# PROBLEM
Reproduce the data exactly.

# RECORDED INFORMATION

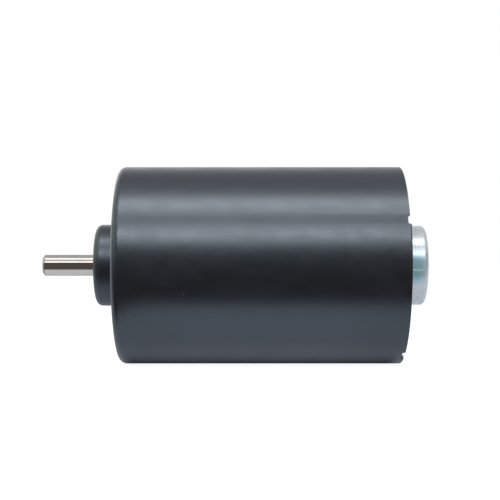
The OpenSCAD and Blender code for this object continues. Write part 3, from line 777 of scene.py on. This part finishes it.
def floor_material():
    """White with a soft shadow to the camera, dark in front to mirrors with a painted shadow along the can,
    plain matt to other rays.
    """
    material = bpy.data.materials.new("floor_white")
    material.use_nodes = True
    material.node_tree.nodes.clear()
    t = NodeTree(material.node_tree)
    matt = t.node("ShaderNodeBsdfDiffuse", {"Color": FLOOR_GREY}).outputs[0]
    glow = t.node("ShaderNodeEmission", {"Strength": FLOOR_GLOW}).outputs[0]
    seen = t.mix_shader(FLOOR_GLOW_SHARE, matt, glow)

    x, y = t.axes(t.coordinates("Object"))[:2]
    from_middle = t.math("ABSOLUTE", x)
    pale = t.mix_color(t.smooth(from_middle, *ENDS_FADE), FLOOR_MIRRORED, FLOOR_MIRRORED_ENDS)
    dark_from = t.smooth(x, *SHAFT_SIDE_FADE, FLOOR_DARK_BESIDE_SHAFT, FLOOR_DARK_UNDER_CAN)
    in_front = t.smooth(t.math("SUBTRACT", y, dark_from), 0, -FLOOR_DARK_WIDTH)
    shade = t.mix_color(in_front, pale, DARK_FRONT)
    contact_shadow = t.math("MULTIPLY", t.smooth(t.math("ABSOLUTE", y), *CONTACT_FADE),
                     t.smooth(from_middle, *CONTACT_END_FADE))
    mirrored_matt = t.node("ShaderNodeBsdfDiffuse", {"Color": shade}).outputs[0]
    # A painted shadow in the glow that mirrors see, along the line where the can touches the floor
    mirrored_color = t.mix_color(contact_shadow, shade, CONTACT_PAINTED_SHADOW)
    mirrored_glow = t.node("ShaderNodeEmission", {"Color": mirrored_color}).outputs[0]
    mirrored = t.mix_shader(FLOOR_MIRRORED_GLOW_SHARE, mirrored_matt, mirrored_glow)

    path = t.node("ShaderNodeLightPath").outputs
    unseen = t.mix_shader(path["Is Glossy Ray"], matt, mirrored)
    t.node("ShaderNodeOutputMaterial", {"Surface": t.mix_shader(path["Is Camera Ray"], unseen, seen)})
    return material


def make_floor():
    mesh = bpy.data.meshes.new("floor")
    shape = bmesh.new()
    bmesh.ops.create_grid(shape, x_segments=1, y_segments=1, size=FLOOR_SIZE / 2)
    shape.to_mesh(mesh)
    shape.free()
    floor = link_object("floor", mesh)
    floor.location = (CAN_HALF_LEN, 0, can_low.z)
    mesh.materials.append(floor_material())


# The surroundings, by direction: X, Y and Z go from -1 to 1, and the camera looks towards +Y
FRONT_OVERHEAD = (0.60, 0.61, 0.63)
FRONT_FADE_Z = (0.45, 0.58)
BACK_LEFT = (1.55, 1.55, 1.5)
BACK_RIGHT = (0.5, 0.5, 0.49)
BACK_FADE_X = (-0.15, 0.4)
BACK_OVERHEAD = (0.47, 0.48, 0.50)
BACK_FADE_Z = (0.30, 0.75)
FRONT_TO_BACK_Y = (0.0, 0.45)
# A pale card beside the shaft's end of the motor shows in the can's front corner
CARD = (1.02, 1.10, 1.07)
CARD_FADE_X = (-0.35, -0.7)
CARD_FADE_Z = (-0.15, 0.45)


def make_world():
    """White to the camera. Mirrors see a pale wall behind, grey overhead, dark in front, a card at -X."""
    world = bpy.data.worlds.new("studio")
    bpy.context.scene.world = world
    world.use_nodes = True
    world.node_tree.nodes.clear()
    t = NodeTree(world.node_tree)
    x, y, z = t.axes(t.coordinates("Generated"))
    front = t.mix_color(t.smooth(z, *FRONT_FADE_Z), DARK_FRONT, FRONT_OVERHEAD)
    wall = t.mix_color(t.smooth(x, *BACK_FADE_X), BACK_LEFT, BACK_RIGHT)
    back = t.mix_color(t.smooth(z, *BACK_FADE_Z), wall, BACK_OVERHEAD)
    around = t.mix_color(t.smooth(y, *FRONT_TO_BACK_Y), front, back)
    on_card = t.math("MULTIPLY", t.smooth(x, *CARD_FADE_X), t.smooth(z, *CARD_FADE_Z))
    around = t.mix_color(on_card, around, CARD)
    light = t.node("ShaderNodeBackground", {"Color": around}).outputs[0]
    white = t.node("ShaderNodeBackground", {"Color": (1, 1, 1)}).outputs[0]
    to_camera = t.node("ShaderNodeLightPath").outputs["Is Camera Ray"]
    t.node("ShaderNodeOutputWorld", {"Surface": t.mix_shader(to_camera, light, white)})


SOFTBOX_X = CAMERA_X - 15 * MM
SOFTBOX_DISTANCE = 0.8
SOFTBOX_LENGTH = 0.52
# By name: elevation and height in degrees, as seen from the motor's axis, then radiance and colour
SOFTBOXES = {
    "top_softbox": (71.7, 17, 5.0, (0.97, 0.99, 1.0)),
    "front_softbox": (35.2, 12.7, 6.5, (0.93, 0.96, 1.0)),
}


# Bare steel mirrors the softboxes and would clip to white, so the ones that light the shaft are dimmer
SHAFT_LIGHT_SHARE = 0.25


def light_group(name, state):
    """The receivers of a lamp: only the shaft, or everything but the shaft."""
    group = bpy.data.collections.new(name)
    group.objects.link(nodes["shaft"])
    group.collection_objects[0].light_linking.link_state = state
    return group


def make_softbox(name, receivers, elevation, height_angle, radiance, color):
    """A lamp that points at the motor's axis from the camera's side, long in X."""
    height = 2 * SOFTBOX_DISTANCE * math.tan(math.radians(height_angle / 2))
    data = bpy.data.lights.new(name, "AREA")
    data.shape = "RECTANGLE"
    data.size = SOFTBOX_LENGTH
    data.size_y = height
    data.color = color
    data.energy = radiance * math.pi * SOFTBOX_LENGTH * height
    lamp = bpy.data.objects.new(name, data)
    angle = math.radians(elevation)
    lamp.location = (SOFTBOX_X, -SOFTBOX_DISTANCE * math.cos(angle), SOFTBOX_DISTANCE * math.sin(angle))
    lamp.rotation_euler = (math.radians(90) - angle, 0, 0)
    lamp.visible_camera = False
    lamp.light_linking.receiver_collection = receivers
    bpy.context.scene.collection.objects.link(lamp)


make_floor()
make_world()
all_but_shaft = light_group("all_but_shaft", "EXCLUDE")
shaft_only = light_group("shaft_only", "INCLUDE")
for name, (elevation, height_angle, radiance, color) in SOFTBOXES.items():
    make_softbox(name, all_but_shaft, elevation, height_angle, radiance, color)
    make_softbox(name + "_on_shaft", shaft_only, elevation, height_angle, radiance * SHAFT_LIGHT_SHARE, color)
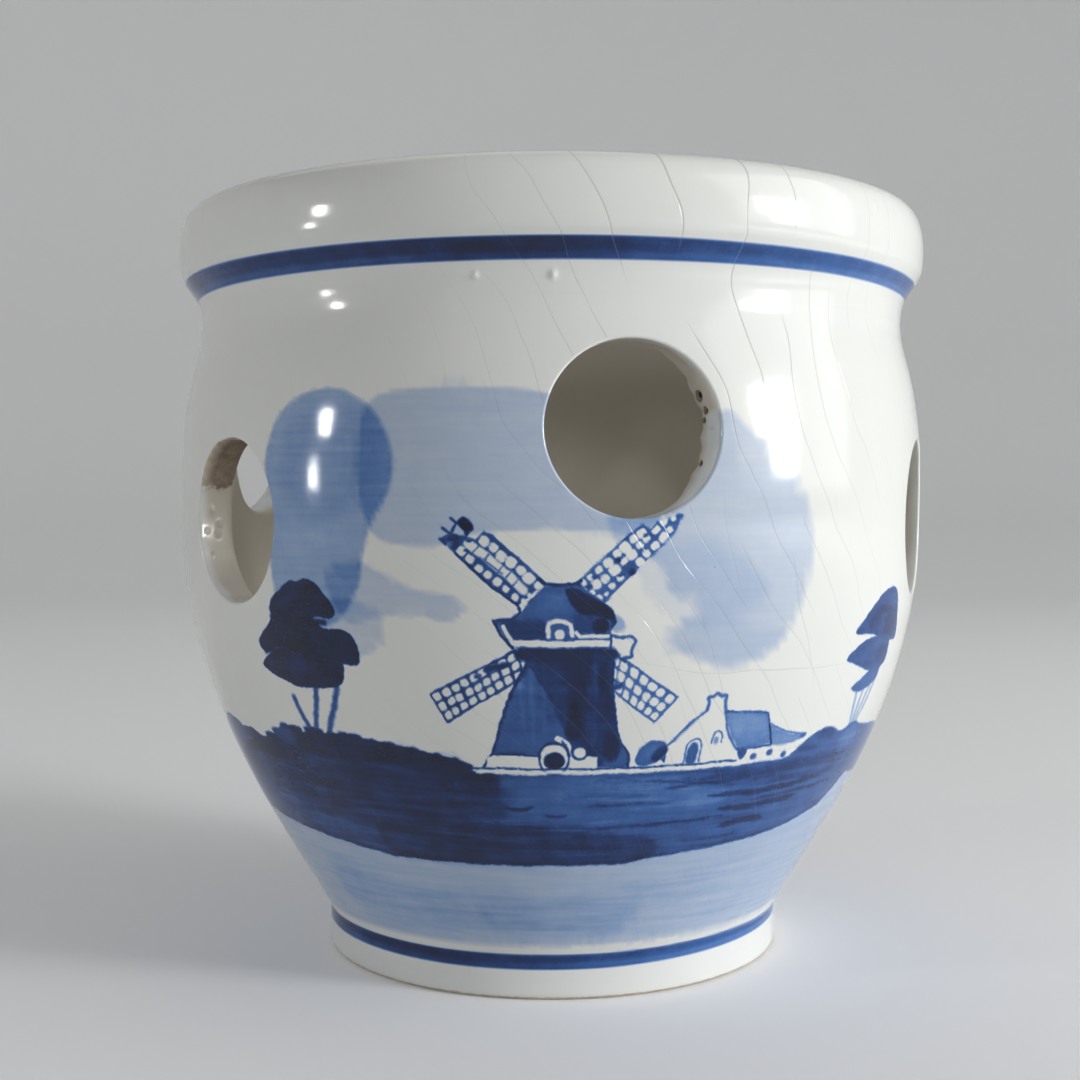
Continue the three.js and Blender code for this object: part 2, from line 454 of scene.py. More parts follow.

# REPLY TO THE EXERCISE
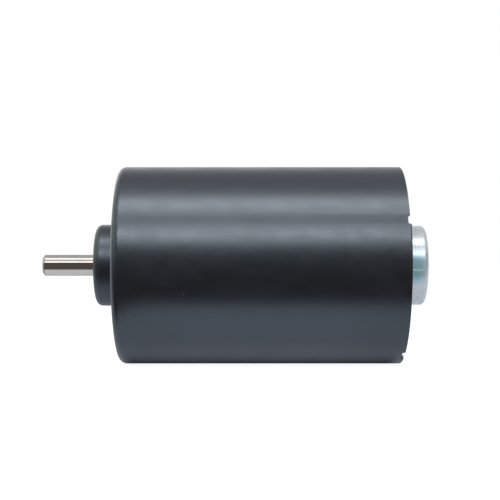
The OpenSCAD and Blender code for this object continues. Write part 3, from line 777 of scene.py on. This part finishes it.
def floor_material():
    """White with a soft shadow to the camera, dark in front to mirrors with a painted shadow along the can,
    plain matt to other rays.
    """
    material = bpy.data.materials.new("floor_white")
    material.use_nodes = True
    material.node_tree.nodes.clear()
    t = NodeTree(material.node_tree)
    matt = t.node("ShaderNodeBsdfDiffuse", {"Color": FLOOR_GREY}).outputs[0]
    glow = t.node("ShaderNodeEmission", {"Strength": FLOOR_GLOW}).outputs[0]
    seen = t.mix_shader(FLOOR_GLOW_SHARE, matt, glow)

    x, y = t.axes(t.coordinates("Object"))[:2]
    from_middle = t.math("ABSOLUTE", x)
    pale = t.mix_color(t.smooth(from_middle, *ENDS_FADE), FLOOR_MIRRORED, FLOOR_MIRRORED_ENDS)
    dark_from = t.smooth(x, *SHAFT_SIDE_FADE, FLOOR_DARK_BESIDE_SHAFT, FLOOR_DARK_UNDER_CAN)
    in_front = t.smooth(t.math("SUBTRACT", y, dark_from), 0, -FLOOR_DARK_WIDTH)
    shade = t.mix_color(in_front, pale, DARK_FRONT)
    contact_shadow = t.math("MULTIPLY", t.smooth(t.math("ABSOLUTE", y), *CONTACT_FADE),
                     t.smooth(from_middle, *CONTACT_END_FADE))
    mirrored_matt = t.node("ShaderNodeBsdfDiffuse", {"Color": shade}).outputs[0]
    # A painted shadow in the glow that mirrors see, along the line where the can touches the floor
    mirrored_color = t.mix_color(contact_shadow, shade, CONTACT_PAINTED_SHADOW)
    mirrored_glow = t.node("ShaderNodeEmission", {"Color": mirrored_color}).outputs[0]
    mirrored = t.mix_shader(FLOOR_MIRRORED_GLOW_SHARE, mirrored_matt, mirrored_glow)

    path = t.node("ShaderNodeLightPath").outputs
    unseen = t.mix_shader(path["Is Glossy Ray"], matt, mirrored)
    t.node("ShaderNodeOutputMaterial", {"Surface": t.mix_shader(path["Is Camera Ray"], unseen, seen)})
    return material


def make_floor():
    mesh = bpy.data.meshes.new("floor")
    shape = bmesh.new()
    bmesh.ops.create_grid(shape, x_segments=1, y_segments=1, size=FLOOR_SIZE / 2)
    shape.to_mesh(mesh)
    shape.free()
    floor = link_object("floor", mesh)
    floor.location = (CAN_HALF_LEN, 0, can_low.z)
    mesh.materials.append(floor_material())


# The surroundings, by direction: X, Y and Z go from -1 to 1, and the camera looks towards +Y
FRONT_OVERHEAD = (0.60, 0.61, 0.63)
FRONT_FADE_Z = (0.45, 0.58)
BACK_LEFT = (1.55, 1.55, 1.5)
BACK_RIGHT = (0.5, 0.5, 0.49)
BACK_FADE_X = (-0.15, 0.4)
BACK_OVERHEAD = (0.47, 0.48, 0.50)
BACK_FADE_Z = (0.30, 0.75)
FRONT_TO_BACK_Y = (0.0, 0.45)
# A pale card beside the shaft's end of the motor shows in the can's front corner
CARD = (1.02, 1.10, 1.07)
CARD_FADE_X = (-0.35, -0.7)
CARD_FADE_Z = (-0.15, 0.45)


def make_world():
    """White to the camera. Mirrors see a pale wall behind, grey overhead, dark in front, a card at -X."""
    world = bpy.data.worlds.new("studio")
    bpy.context.scene.world = world
    world.use_nodes = True
    world.node_tree.nodes.clear()
    t = NodeTree(world.node_tree)
    x, y, z = t.axes(t.coordinates("Generated"))
    front = t.mix_color(t.smooth(z, *FRONT_FADE_Z), DARK_FRONT, FRONT_OVERHEAD)
    wall = t.mix_color(t.smooth(x, *BACK_FADE_X), BACK_LEFT, BACK_RIGHT)
    back = t.mix_color(t.smooth(z, *BACK_FADE_Z), wall, BACK_OVERHEAD)
    around = t.mix_color(t.smooth(y, *FRONT_TO_BACK_Y), front, back)
    on_card = t.math("MULTIPLY", t.smooth(x, *CARD_FADE_X), t.smooth(z, *CARD_FADE_Z))
    around = t.mix_color(on_card, around, CARD)
    light = t.node("ShaderNodeBackground", {"Color": around}).outputs[0]
    white = t.node("ShaderNodeBackground", {"Color": (1, 1, 1)}).outputs[0]
    to_camera = t.node("ShaderNodeLightPath").outputs["Is Camera Ray"]
    t.node("ShaderNodeOutputWorld", {"Surface": t.mix_shader(to_camera, light, white)})


SOFTBOX_X = CAMERA_X - 15 * MM
SOFTBOX_DISTANCE = 0.8
SOFTBOX_LENGTH = 0.52
# By name: elevation and height in degrees, as seen from the motor's axis, then radiance and colour
SOFTBOXES = {
    "top_softbox": (71.7, 17, 5.0, (0.97, 0.99, 1.0)),
    "front_softbox": (35.2, 12.7, 6.5, (0.93, 0.96, 1.0)),
}


# Bare steel mirrors the softboxes and would clip to white, so the ones that light the shaft are dimmer
SHAFT_LIGHT_SHARE = 0.25


def light_group(name, state):
    """The receivers of a lamp: only the shaft, or everything but the shaft."""
    group = bpy.data.collections.new(name)
    group.objects.link(nodes["shaft"])
    group.collection_objects[0].light_linking.link_state = state
    return group


def make_softbox(name, receivers, elevation, height_angle, radiance, color):
    """A lamp that points at the motor's axis from the camera's side, long in X."""
    height = 2 * SOFTBOX_DISTANCE * math.tan(math.radians(height_angle / 2))
    data = bpy.data.lights.new(name, "AREA")
    data.shape = "RECTANGLE"
    data.size = SOFTBOX_LENGTH
    data.size_y = height
    data.color = color
    data.energy = radiance * math.pi * SOFTBOX_LENGTH * height
    lamp = bpy.data.objects.new(name, data)
    angle = math.radians(elevation)
    lamp.location = (SOFTBOX_X, -SOFTBOX_DISTANCE * math.cos(angle), SOFTBOX_DISTANCE * math.sin(angle))
    lamp.rotation_euler = (math.radians(90) - angle, 0, 0)
    lamp.visible_camera = False
    lamp.light_linking.receiver_collection = receivers
    bpy.context.scene.collection.objects.link(lamp)


make_floor()
make_world()
all_but_shaft = light_group("all_but_shaft", "EXCLUDE")
shaft_only = light_group("shaft_only", "INCLUDE")
for name, (elevation, height_angle, radiance, color) in SOFTBOXES.items():
    make_softbox(name, all_but_shaft, elevation, height_angle, radiance, color)
    make_softbox(name + "_on_shaft", shaft_only, elevation, height_angle, radiance * SHAFT_LIGHT_SHARE, color)
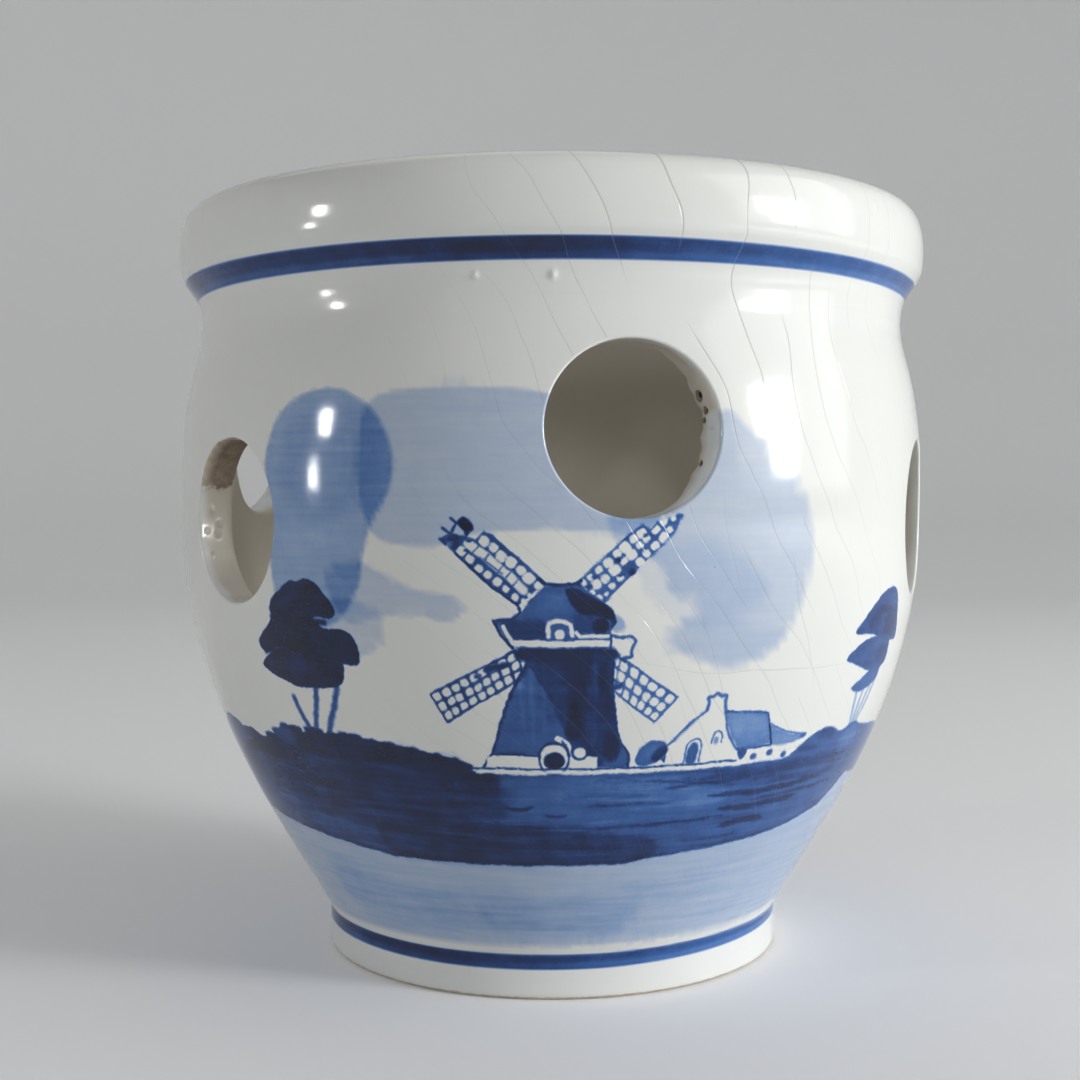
Continue the three.js and Blender code for this object: part 2, from line 454 of scene.py. More parts follow.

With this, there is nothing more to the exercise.